### ITEMS

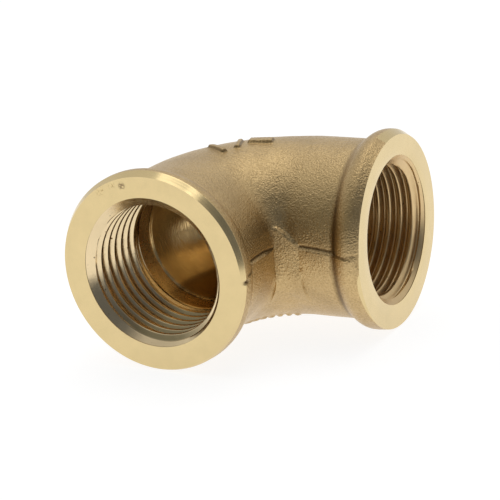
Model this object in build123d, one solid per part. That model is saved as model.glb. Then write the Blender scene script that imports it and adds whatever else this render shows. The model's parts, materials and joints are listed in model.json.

==

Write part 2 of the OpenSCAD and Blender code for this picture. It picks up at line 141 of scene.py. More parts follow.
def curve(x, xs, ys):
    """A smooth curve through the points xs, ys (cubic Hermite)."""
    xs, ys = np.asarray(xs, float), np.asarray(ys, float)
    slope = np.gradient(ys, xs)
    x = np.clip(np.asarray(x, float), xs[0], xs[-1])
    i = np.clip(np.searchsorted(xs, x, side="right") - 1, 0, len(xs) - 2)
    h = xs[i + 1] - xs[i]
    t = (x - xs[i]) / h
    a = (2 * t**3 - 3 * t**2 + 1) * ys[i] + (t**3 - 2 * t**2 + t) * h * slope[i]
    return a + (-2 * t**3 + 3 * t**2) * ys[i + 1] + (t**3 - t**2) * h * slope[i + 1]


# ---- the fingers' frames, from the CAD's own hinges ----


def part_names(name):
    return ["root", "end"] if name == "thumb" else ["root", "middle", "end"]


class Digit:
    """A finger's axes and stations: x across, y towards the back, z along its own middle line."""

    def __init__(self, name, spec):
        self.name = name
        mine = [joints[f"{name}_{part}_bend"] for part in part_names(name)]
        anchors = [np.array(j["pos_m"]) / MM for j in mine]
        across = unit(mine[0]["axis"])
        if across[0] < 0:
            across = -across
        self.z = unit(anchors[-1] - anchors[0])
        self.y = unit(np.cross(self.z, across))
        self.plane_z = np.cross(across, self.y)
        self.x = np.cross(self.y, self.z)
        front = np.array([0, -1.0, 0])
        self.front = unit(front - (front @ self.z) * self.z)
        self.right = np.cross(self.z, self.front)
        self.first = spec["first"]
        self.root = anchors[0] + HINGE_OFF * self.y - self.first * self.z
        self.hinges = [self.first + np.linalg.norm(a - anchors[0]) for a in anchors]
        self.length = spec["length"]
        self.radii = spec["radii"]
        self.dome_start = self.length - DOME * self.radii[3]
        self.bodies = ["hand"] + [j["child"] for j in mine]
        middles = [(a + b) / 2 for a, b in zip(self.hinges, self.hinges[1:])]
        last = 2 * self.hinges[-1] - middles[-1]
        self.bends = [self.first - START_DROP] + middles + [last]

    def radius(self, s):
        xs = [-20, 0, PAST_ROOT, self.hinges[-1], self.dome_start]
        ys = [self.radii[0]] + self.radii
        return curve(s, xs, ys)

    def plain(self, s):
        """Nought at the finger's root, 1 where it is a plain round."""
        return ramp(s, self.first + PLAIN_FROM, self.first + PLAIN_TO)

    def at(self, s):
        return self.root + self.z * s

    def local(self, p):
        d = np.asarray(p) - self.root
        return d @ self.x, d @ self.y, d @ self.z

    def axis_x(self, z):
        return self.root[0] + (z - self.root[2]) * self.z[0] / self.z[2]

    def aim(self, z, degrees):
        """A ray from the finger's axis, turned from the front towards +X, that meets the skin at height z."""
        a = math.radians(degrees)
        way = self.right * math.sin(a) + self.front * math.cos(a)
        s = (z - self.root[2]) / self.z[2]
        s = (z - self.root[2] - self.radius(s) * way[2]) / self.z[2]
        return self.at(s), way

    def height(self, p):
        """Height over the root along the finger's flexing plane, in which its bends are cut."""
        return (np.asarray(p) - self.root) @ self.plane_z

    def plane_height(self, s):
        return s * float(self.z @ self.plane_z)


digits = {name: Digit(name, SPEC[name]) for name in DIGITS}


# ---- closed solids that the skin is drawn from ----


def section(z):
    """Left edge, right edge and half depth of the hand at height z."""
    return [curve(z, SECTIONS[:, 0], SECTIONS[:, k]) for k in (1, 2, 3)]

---

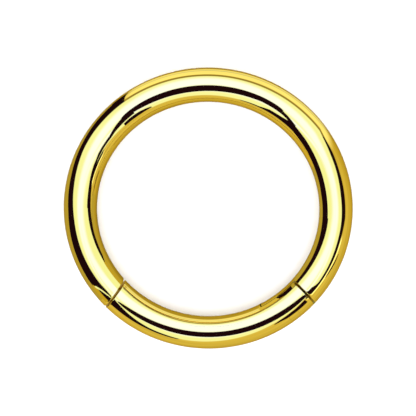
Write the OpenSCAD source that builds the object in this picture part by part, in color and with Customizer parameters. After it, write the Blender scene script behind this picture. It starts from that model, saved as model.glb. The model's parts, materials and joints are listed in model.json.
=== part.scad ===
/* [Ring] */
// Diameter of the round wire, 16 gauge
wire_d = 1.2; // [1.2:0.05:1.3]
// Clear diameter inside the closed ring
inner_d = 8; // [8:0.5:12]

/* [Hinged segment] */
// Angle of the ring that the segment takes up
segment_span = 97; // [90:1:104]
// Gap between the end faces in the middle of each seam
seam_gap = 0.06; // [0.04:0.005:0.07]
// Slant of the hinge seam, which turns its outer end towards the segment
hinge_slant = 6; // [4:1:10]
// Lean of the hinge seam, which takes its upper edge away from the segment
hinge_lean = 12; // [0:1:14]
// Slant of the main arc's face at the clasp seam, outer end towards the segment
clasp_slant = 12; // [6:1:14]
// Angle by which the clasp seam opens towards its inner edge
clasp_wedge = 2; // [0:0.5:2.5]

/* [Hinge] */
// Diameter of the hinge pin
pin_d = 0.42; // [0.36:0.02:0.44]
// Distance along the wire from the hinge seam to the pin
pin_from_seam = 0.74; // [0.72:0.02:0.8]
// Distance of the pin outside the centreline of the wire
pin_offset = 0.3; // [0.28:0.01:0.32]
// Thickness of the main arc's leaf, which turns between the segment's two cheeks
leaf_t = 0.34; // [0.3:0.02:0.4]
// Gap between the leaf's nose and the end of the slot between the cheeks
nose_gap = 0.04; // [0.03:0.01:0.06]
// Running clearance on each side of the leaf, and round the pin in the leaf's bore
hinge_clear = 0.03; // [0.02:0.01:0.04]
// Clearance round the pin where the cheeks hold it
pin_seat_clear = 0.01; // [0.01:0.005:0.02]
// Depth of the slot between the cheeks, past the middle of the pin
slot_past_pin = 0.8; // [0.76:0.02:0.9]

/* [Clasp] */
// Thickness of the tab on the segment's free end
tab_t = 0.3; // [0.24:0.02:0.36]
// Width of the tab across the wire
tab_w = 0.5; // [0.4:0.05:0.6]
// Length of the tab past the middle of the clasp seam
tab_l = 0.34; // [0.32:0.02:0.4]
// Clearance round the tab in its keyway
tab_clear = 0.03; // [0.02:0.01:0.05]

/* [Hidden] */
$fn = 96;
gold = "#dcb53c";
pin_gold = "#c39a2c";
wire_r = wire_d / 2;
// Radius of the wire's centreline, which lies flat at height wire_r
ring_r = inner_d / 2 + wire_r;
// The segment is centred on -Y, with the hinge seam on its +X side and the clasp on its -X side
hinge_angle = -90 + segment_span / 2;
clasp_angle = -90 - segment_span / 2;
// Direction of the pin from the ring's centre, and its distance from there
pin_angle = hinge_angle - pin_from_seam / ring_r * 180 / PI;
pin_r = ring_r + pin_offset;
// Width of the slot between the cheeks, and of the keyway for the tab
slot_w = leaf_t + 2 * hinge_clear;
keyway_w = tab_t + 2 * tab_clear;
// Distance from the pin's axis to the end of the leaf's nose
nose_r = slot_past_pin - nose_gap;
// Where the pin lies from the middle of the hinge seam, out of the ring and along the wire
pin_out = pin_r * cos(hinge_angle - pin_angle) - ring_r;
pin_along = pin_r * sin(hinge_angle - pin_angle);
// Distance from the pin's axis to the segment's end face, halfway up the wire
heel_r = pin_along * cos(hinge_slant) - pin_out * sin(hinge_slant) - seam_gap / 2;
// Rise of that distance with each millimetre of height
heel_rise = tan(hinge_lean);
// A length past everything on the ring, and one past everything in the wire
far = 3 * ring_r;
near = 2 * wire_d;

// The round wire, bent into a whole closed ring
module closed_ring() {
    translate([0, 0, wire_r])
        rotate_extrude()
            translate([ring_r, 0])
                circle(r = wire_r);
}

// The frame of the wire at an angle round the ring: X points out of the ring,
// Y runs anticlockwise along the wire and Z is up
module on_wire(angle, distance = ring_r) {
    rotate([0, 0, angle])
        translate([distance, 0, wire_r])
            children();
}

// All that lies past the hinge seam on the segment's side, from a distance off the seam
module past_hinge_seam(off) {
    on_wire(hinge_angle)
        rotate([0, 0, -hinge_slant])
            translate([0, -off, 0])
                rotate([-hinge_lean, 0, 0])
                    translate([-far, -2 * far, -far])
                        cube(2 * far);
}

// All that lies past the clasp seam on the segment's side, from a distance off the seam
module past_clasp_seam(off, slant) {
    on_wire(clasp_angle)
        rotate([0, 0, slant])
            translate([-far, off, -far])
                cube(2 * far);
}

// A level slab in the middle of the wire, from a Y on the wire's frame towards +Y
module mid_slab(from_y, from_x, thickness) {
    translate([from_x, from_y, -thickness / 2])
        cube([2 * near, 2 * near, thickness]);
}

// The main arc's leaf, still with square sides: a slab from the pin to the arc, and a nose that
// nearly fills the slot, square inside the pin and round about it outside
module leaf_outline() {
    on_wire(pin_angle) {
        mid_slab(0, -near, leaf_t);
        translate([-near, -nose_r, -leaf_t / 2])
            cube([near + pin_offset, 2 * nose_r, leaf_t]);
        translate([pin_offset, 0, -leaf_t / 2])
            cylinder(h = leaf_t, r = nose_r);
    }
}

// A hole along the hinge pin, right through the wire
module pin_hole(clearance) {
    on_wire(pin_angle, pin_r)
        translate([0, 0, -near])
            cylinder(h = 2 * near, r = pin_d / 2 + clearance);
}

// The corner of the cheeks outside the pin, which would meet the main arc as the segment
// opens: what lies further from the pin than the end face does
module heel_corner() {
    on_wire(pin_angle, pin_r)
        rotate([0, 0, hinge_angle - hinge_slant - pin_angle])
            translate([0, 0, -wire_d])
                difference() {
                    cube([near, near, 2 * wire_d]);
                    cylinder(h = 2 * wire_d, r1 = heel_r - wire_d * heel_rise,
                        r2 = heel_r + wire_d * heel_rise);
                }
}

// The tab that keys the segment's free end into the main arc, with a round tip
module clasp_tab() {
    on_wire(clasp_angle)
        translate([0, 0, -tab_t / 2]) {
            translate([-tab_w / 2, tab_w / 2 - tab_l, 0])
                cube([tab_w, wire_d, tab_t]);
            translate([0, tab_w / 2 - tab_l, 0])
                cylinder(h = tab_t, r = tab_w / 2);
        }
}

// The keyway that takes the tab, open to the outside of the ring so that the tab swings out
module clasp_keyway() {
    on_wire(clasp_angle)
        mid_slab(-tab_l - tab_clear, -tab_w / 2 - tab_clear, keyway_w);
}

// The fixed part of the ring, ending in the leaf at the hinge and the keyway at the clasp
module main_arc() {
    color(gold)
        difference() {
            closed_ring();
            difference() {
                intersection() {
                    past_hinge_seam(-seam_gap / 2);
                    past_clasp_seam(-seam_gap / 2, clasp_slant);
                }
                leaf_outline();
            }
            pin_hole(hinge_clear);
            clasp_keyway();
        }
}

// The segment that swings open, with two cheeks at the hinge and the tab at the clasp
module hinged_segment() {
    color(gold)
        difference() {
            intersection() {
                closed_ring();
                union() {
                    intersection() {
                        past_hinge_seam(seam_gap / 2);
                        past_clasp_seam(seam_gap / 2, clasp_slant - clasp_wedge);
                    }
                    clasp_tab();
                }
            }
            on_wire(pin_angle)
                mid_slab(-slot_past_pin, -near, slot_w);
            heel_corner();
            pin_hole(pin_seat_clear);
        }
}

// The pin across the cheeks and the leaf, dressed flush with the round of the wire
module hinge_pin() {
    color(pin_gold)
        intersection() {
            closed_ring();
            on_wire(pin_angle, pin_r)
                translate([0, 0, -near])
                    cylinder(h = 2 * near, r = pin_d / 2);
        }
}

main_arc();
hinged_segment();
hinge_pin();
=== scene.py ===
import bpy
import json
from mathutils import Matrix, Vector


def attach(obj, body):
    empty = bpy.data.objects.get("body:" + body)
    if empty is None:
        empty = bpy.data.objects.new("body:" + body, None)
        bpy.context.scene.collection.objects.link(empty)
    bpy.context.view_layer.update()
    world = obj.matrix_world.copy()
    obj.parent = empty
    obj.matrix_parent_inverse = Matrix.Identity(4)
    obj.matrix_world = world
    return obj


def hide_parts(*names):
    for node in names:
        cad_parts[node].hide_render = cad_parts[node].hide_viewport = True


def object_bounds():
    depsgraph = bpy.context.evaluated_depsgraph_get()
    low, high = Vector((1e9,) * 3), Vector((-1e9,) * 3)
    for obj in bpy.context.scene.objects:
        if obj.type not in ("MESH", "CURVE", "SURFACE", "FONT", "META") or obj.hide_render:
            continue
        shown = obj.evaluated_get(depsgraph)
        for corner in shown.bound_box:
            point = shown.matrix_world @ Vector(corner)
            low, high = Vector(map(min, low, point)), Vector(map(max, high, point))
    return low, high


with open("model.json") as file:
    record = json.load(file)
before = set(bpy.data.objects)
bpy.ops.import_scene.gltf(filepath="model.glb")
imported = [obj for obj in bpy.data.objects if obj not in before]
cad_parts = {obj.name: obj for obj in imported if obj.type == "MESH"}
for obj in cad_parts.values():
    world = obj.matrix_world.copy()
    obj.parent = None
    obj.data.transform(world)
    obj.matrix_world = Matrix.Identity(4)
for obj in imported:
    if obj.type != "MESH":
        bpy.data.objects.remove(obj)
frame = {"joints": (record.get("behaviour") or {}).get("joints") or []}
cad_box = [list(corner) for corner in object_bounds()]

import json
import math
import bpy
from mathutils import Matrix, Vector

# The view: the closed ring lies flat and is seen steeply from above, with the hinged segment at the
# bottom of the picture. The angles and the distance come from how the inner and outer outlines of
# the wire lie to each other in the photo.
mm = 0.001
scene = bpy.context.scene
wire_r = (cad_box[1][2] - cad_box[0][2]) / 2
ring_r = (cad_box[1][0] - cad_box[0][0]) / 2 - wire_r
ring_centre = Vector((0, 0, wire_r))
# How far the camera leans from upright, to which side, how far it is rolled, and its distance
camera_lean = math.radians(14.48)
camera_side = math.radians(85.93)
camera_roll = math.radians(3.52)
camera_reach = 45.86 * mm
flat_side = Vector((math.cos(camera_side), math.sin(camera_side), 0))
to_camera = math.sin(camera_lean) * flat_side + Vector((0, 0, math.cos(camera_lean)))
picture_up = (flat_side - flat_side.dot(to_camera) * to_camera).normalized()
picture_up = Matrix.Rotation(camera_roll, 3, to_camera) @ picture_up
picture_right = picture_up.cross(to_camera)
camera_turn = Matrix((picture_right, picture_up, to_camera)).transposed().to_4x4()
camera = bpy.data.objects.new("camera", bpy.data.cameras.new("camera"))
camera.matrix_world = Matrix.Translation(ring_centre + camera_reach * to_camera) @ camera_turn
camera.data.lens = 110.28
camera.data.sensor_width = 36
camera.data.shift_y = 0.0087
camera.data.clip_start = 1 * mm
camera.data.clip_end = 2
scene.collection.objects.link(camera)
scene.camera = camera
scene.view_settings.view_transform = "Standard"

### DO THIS
Above are the records. Print exactly, and only, the lines from the line with "shown = obj.evaluated_get(depsgraph)" to the line with "return low, high", both inclusive.

### SOLUTION FOR THIS PROBLEM
        shown = obj.evaluated_get(depsgraph)
        for corner in shown.bound_box:
            point = shown.matrix_world @ Vector(corner)
            low, high = Vector(map(min, low, point)), Vector(map(max, high, point))
    return low, high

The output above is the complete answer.